I have an 056 Super but don't have a digital manual for it, just the original manual. Anything in particular you wanted to know?


----------



## garcia.1 (May 5, 2012)

TMonter said:


> I have an 056 Super but don't have a digital manual for it, just the original manual. Anything in particular you wanted to know?


Thanks  How about plug gap, initial carb settings, and why does a new air filter cost so ----- much?


----------



## taxidermist (May 5, 2012)

garcia.1 said:


> Barn find today, but it hasn't been runinng for 9 years. Did a good cleaning, sharpening, new fluids, but am having a hard time locating a manual. Any ideas?

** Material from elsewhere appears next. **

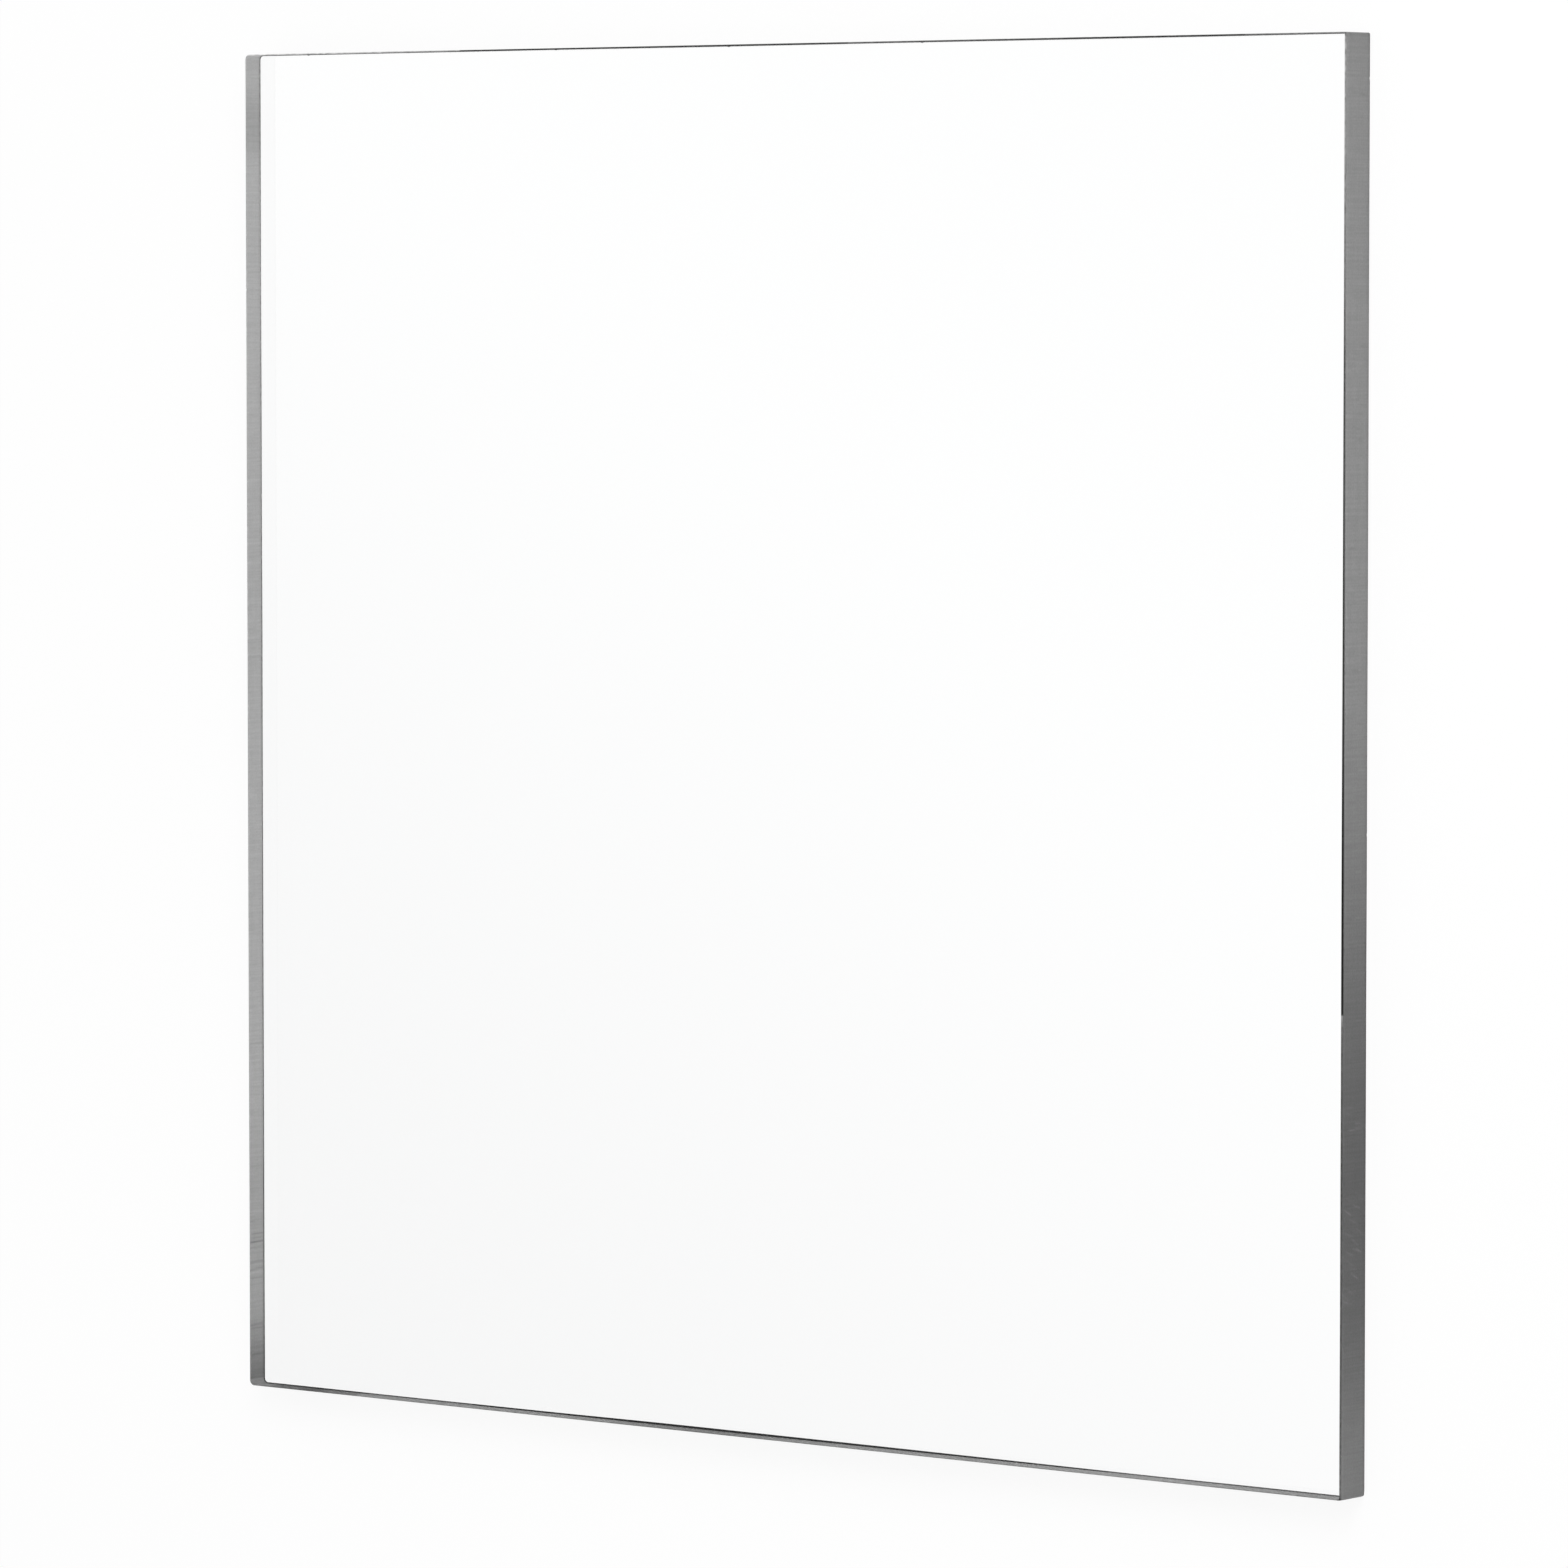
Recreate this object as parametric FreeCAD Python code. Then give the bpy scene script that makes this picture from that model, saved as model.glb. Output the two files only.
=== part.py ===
"""Clear acrylic sheet, cut square from stock sold as three eighths of an inch.

It is one piece. It lies flat, with X along its width, Y along its length and Z through its
thickness. The origin is the middle of the face that it lies on.
"""
import FreeCAD
import Part
import os

# Driving dimensions, in millimetres
SHEET_WIDTH = 304.8  # twelve inches
SHEET_LENGTH = 304.8  # twelve inches
SHEET_THICKNESS = 9.0  # what three eighths stock is cast to
LEFT_CORNER_RADIUS = 1.2  # in plan, the two left corners are eased with a scraper
RIGHT_CORNER_RADIUS = 0.4  # and the two right ones are left almost as sawn
ARRIS_WIDTH = 0.25  # the broken edge between each polished face and the sawn edges

# How closely an edge has to lie in the plane of a face to belong to it
ON_PLANE = 1e-6

# Halfway round a quarter circle, the arc is this share of its radius from both tangent sides
MID_ARC_SHARE = 1 - 0.5**0.5


def point(x, y, z=0.0):
    return FreeCAD.Vector(x, y, z)


def corner(side_x, side_y, radius):
    """The quarter circle in one corner, from its end on the X side to its end on the Y side.

    side_x and side_y are -1 or 1 and say which of the four corners it is.
    """
    edge_x = side_x * SHEET_WIDTH / 2
    edge_y = side_y * SHEET_LENGTH / 2
    on_x_side = point(edge_x, edge_y - side_y * radius)
    on_y_side = point(edge_x - side_x * radius, edge_y)
    in_from_sides = MID_ARC_SHARE * radius
    middle = point(edge_x - side_x * in_from_sides, edge_y - side_y * in_from_sides)
    return Part.Arc(on_x_side, middle, on_y_side).toShape()


def start_of(edge):
    return edge.valueAt(edge.FirstParameter)


def end_of(edge):
    return edge.valueAt(edge.LastParameter)


def outline():
    """The sheet in plan: four straight sides, joined by the quarter circles of the corners."""
    front_left = corner(-1, -1, LEFT_CORNER_RADIUS)
    front_right = corner(1, -1, RIGHT_CORNER_RADIUS)
    back_right = corner(1, 1, RIGHT_CORNER_RADIUS)
    back_left = corner(-1, 1, LEFT_CORNER_RADIUS)
    front = Part.makeLine(end_of(front_left), end_of(front_right))
    right = Part.makeLine(start_of(front_right), start_of(back_right))
    back = Part.makeLine(end_of(back_right), end_of(back_left))
    left = Part.makeLine(start_of(back_left), start_of(front_left))
    return Part.Wire([front_left, front, front_right, right, back_right, back, back_left, left])


def rim_at(solid, height):
    """The edges that run round the face at one height."""
    found = []
    for edge in solid.Edges:
        box = edge.BoundBox
        if abs(box.ZMin - height) < ON_PLANE and abs(box.ZMax - height) < ON_PLANE:
            found.append(edge)
    return found


def acrylic_sheet():
    """The plate, with the arris broken all the way round both faces."""
    blank = Part.Face(outline()).extrude(point(0, 0, SHEET_THICKNESS))
    both_rims = rim_at(blank, 0.0) + rim_at(blank, SHEET_THICKNESS)
    return blank.makeChamfer(ARRIS_WIDTH, both_rims)


def main():
    os.makedirs("parts", exist_ok=True)
    sheet = acrylic_sheet()
    sheet.exportStep("parts/acrylic_sheet.step")
    box = sheet.BoundBox
    size = f"{box.XLength:.1f} x {box.YLength:.1f} x {box.ZLength:.1f} mm"
    print(f"acrylic_sheet: {size}, {len(sheet.Faces)} faces, valid {sheet.isValid()}")
    print(f"volume {sheet.Volume / 1000:.2f} cm3")


main()
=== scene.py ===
# %% [markdown]
# # A clear acrylic sheet
#
# The object is one flat piece of clear acrylic, twelve inches square and nine millimetres
# thick, sawn out of a larger cast sheet. Its two big faces are as smooth as glass, and they
# almost vanish against a white room. What the eye finds is the rim: four satin grey edges
# that the saw left, and a thin dark line wherever an edge meets a face.
#
# The solid already exists at its real size, so the script loads it first and measures it.
# Everything below is worked out from those measures, in metres.

import bmesh
import bpy
import math
import random
from mathutils import Matrix, Vector, noise


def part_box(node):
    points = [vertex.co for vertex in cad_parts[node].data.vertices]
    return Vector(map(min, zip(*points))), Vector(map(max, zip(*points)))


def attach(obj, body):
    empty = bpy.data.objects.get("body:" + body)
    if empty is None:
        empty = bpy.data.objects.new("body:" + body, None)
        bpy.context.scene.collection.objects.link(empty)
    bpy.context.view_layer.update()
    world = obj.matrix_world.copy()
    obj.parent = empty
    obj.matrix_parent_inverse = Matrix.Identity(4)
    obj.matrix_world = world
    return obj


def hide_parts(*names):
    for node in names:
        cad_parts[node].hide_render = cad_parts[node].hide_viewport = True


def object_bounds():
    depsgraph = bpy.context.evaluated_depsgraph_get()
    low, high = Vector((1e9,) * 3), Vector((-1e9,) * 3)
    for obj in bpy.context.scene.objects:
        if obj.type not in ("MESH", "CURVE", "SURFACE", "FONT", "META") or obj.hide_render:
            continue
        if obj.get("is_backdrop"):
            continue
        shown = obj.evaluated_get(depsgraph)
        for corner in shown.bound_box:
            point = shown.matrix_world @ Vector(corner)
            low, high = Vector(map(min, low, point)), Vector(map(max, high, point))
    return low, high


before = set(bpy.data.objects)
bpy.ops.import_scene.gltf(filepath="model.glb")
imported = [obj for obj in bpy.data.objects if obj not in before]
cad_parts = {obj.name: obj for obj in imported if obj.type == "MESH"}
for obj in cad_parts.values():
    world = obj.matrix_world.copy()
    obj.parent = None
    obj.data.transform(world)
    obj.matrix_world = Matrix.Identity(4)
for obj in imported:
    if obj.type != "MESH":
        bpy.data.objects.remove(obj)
solid_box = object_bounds()
low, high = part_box("acrylic_sheet")
WIDTH = high.x - low.x
LENGTH = high.y - low.y
THICKNESS = high.z - low.z
print(f"sheet {WIDTH:.4f} x {LENGTH:.4f} x {THICKNESS:.4f} m")

# %% [markdown]
# # The camera
#
# The sheet lies flat, and the photograph looks at its upper face from above and from the
# right, with the sheet's far side up in the picture. A long lens, well back, keeps the
# opposite sides almost parallel. A camera could be turned by hand until it looks right, but
# a sheet is only four corners, so its place can be worked out from where they land in the
# picture. Here it is written as a place to stand and a point to look at.

# %% Set up the camera
MM = 0.001
CAMERA_PLACE = Vector((1.1838, 0.1029, 1.4921))
CAMERA_AIM = Vector((0.0045, -0.0083, THICKNESS))
LENS_MM = 200.2
PICTURE_UP = Vector((0, 1, 0))


def aim(thing, place, target, up):
    """Puts a camera or lamp at a place, facing a target, with up as its upward side."""
    back = (place - target).normalized()
    right = up.cross(back).normalized()
    turn = Matrix((right, back.cross(right), back)).transposed()
    thing.matrix_world = Matrix.Translation(place) @ turn.to_4x4()


def link(thing):
    """Puts a new object into the scene."""
    bpy.context.scene.collection.objects.link(thing)
    return thing


camera = link(bpy.data.objects.new("camera", bpy.data.cameras.new("camera")))
camera.data.lens = LENS_MM
aim(camera, CAMERA_PLACE, CAMERA_AIM, PICTURE_UP)
bpy.context.scene.camera = camera
print(f"camera {(CAMERA_PLACE - CAMERA_AIM).length:.3f} m from the sheet")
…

 send me a e mail and i will send you one sunday when i get home.

Rob


----------



## ScotO (May 5, 2012)

That's a good logging saw from the good ol' days.....you know what they say here on Hearth.com.....pics or it didn't happen!  Nice score BTW.


----------



## TMonter (May 5, 2012)

My manual for the 056 AV Super says a plug gap of 0.5mm or 0.02 inches on a Bosch WSR 6 F plug

40:1 Mix ratio but I've been running 50:1 on full synth for several years with no issues.

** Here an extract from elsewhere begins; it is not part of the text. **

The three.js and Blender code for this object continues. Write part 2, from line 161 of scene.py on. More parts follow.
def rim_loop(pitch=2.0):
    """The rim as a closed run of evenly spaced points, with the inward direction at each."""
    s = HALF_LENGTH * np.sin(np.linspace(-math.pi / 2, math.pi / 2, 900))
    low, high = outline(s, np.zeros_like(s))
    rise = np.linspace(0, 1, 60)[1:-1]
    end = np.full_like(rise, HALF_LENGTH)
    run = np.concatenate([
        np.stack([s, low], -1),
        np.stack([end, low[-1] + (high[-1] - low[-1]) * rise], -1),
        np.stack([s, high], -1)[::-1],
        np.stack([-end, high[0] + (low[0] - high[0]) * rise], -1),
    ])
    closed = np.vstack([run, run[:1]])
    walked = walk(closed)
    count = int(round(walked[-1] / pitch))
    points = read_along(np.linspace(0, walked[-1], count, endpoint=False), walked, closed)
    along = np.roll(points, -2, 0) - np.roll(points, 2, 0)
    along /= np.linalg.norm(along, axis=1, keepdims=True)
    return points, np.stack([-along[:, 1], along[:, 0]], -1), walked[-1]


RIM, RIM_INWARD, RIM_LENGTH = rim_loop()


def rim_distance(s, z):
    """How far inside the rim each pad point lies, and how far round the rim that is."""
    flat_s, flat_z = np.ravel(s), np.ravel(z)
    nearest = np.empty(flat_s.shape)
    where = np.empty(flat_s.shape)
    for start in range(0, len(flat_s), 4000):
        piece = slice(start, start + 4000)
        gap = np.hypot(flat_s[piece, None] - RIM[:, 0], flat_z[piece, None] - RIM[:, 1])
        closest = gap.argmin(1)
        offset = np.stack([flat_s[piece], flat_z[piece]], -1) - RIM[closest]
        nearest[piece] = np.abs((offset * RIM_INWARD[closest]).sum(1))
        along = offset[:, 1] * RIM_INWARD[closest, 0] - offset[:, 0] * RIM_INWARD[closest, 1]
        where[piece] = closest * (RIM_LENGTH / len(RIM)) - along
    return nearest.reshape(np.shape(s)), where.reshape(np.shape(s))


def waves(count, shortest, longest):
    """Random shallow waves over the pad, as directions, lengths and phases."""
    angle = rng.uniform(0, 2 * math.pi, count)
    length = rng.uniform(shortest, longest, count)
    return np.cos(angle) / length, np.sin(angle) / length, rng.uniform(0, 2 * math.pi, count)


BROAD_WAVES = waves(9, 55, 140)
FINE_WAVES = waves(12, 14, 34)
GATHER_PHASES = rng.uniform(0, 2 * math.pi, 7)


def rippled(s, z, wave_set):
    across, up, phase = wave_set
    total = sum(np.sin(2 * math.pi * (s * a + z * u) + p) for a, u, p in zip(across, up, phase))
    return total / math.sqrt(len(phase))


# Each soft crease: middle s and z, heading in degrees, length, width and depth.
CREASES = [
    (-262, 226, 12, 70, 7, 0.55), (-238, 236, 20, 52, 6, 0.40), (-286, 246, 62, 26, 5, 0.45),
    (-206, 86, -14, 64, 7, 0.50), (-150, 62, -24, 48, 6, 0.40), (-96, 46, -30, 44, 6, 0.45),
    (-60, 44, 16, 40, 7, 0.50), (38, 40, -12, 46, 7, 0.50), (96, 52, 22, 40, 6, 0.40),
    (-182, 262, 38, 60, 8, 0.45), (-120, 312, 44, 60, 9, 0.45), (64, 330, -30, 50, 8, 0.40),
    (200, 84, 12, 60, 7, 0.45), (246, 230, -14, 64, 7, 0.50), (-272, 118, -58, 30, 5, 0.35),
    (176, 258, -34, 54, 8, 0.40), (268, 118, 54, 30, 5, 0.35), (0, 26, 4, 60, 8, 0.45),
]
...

Starting settings for idle is:

High Speed : 1-1/4 turns from fully closed
Low Speed : 1 Turn from fully closed

I suggest setting the saw with a tach from the initial settings. Arborist site has a great tutorial listed somewhere on how to go about this.

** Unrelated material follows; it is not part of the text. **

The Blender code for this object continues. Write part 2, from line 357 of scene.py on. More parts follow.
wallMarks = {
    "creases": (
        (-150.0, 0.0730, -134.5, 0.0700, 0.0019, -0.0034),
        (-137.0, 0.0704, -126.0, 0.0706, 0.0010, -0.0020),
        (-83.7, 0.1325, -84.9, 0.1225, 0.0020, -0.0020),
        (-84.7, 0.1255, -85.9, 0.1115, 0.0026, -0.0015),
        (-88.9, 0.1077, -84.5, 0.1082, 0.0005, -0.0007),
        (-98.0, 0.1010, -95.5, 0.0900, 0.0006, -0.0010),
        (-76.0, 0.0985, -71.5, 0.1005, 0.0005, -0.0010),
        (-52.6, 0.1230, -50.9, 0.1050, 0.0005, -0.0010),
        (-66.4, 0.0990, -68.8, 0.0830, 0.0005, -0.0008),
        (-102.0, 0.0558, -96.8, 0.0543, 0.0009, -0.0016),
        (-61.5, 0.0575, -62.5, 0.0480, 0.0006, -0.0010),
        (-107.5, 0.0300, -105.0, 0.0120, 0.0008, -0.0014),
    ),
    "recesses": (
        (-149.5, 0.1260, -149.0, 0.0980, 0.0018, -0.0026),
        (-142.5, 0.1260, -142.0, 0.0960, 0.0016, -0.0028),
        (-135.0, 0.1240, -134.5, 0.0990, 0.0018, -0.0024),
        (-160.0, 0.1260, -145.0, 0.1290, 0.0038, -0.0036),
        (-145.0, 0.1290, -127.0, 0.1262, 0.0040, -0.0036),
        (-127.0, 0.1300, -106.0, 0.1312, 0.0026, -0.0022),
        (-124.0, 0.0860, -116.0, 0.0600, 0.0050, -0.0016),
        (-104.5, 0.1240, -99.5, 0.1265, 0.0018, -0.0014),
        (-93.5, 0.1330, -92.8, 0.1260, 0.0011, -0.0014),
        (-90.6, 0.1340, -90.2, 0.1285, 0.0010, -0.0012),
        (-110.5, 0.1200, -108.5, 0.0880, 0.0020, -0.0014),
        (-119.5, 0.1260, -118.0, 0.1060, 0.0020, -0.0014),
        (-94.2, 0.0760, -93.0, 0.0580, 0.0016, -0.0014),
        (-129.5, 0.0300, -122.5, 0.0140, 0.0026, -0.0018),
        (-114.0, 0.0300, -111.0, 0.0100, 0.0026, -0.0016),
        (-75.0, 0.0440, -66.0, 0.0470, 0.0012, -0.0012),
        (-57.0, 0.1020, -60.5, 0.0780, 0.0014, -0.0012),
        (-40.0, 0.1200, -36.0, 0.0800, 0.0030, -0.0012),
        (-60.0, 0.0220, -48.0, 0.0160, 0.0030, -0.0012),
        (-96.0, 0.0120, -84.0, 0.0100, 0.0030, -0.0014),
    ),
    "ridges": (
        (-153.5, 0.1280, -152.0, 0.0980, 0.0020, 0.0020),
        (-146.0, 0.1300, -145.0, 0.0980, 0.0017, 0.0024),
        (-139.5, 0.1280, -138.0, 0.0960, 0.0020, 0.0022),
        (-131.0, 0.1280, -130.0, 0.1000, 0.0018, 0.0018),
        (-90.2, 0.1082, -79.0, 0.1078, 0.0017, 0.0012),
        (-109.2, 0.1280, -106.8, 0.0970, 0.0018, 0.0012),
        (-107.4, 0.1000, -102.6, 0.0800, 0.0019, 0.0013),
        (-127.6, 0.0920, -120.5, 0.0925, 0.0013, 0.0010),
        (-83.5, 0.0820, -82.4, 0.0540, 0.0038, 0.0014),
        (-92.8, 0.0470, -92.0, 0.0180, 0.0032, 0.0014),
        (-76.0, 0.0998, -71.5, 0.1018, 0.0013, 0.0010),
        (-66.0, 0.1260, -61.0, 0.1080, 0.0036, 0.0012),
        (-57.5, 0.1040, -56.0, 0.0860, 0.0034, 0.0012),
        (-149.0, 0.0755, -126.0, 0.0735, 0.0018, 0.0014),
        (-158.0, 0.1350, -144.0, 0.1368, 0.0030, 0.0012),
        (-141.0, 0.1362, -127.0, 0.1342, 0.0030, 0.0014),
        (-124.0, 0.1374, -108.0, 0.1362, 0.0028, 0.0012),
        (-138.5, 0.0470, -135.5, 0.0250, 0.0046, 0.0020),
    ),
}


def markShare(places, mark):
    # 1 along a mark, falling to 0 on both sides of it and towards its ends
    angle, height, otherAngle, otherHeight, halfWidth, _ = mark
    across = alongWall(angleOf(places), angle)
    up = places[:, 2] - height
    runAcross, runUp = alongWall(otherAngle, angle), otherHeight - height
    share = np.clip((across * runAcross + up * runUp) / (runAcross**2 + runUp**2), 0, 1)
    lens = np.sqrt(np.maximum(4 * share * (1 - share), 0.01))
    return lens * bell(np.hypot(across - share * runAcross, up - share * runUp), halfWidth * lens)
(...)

As for the filter, check Baileys they might have a cheaper aftermarket unit. Stihl parts are just expensive.


----------



## garcia.1 (May 6, 2012)

Here are some pics of this 056.  Another issue I'm having is the on/off switch is not working.  I know this is an issue with this model, but I would like to fix it.


----------



## ScotO (May 6, 2012)

the on/off switch is an easy fix, if nothing else it may be a loose wire or possibly the switch is bad.  That saw looks to be in excellent condition, I'm a bit jealous....


----------



## garcia.1 (May 6, 2012)

I forgot to mention along with the 056, I also added to my 028 and 025 a 009L.  The 009L was also in the same barn.  Here is a picture of my fleet.  Also thanks TMonter for the info from your manual.  I'm going to checkout the Arborist site for that tutorial.  I'm starting to get into this saw stuff.  The barn belonged to an old friend of mine that passed 9 years ago, and his wife, still a friend of the family, had no use for them so she gave them to me for cutting up a tree that was down on her land.  I'll probably always cut for her.


----------



## taxidermist (May 6, 2012)

garcia.1 said:


> I forgot to mention along with the 056, I also added to my 028 and 025 a 009L. The 009L was also in the same barn. Here is a picture of my fleet. Also thanks TMonter for the info from your manual. I'm going to checkout the Arborist site for that tutorial. I'm starting to get into this saw stuff. The barn belonged to an old friend of mine that passed 9 years ago, and his wife, still a friend of the family, had no use for them so she gave them to me for cutting up a tree that was down on her land. I'll probably always cut for her.


NICE!!


----------



## DexterDay (May 6, 2012)

Scotty Overkill said:


> the on/off switch is an easy fix, if nothing else it may be a loose wire or possibly the switch is bad.  That saw looks to be in excellent condition, I'm a bit jealous....



Found in a Barn? !! Damn. I agree with Scotty.. Looks to be in great shape.

Nice collection


----------



## MasterMech (May 7, 2012)

If you email Stihl Inc and request a manual, they will photocopy an original and send it to you, gratis.  That said, you can probably get more information from the folks here or over on ArboristSite.

Only thing sweeter than the 056 AV Super is the Magnum version.  Nice find, thing looks super clean.


----------



## Jags (May 7, 2012)

Whoo hooo - nice barn find.  What is it with all these old Stihl power houses showing up?  I don't recall this from the last many years on this site.  Its cool.


----------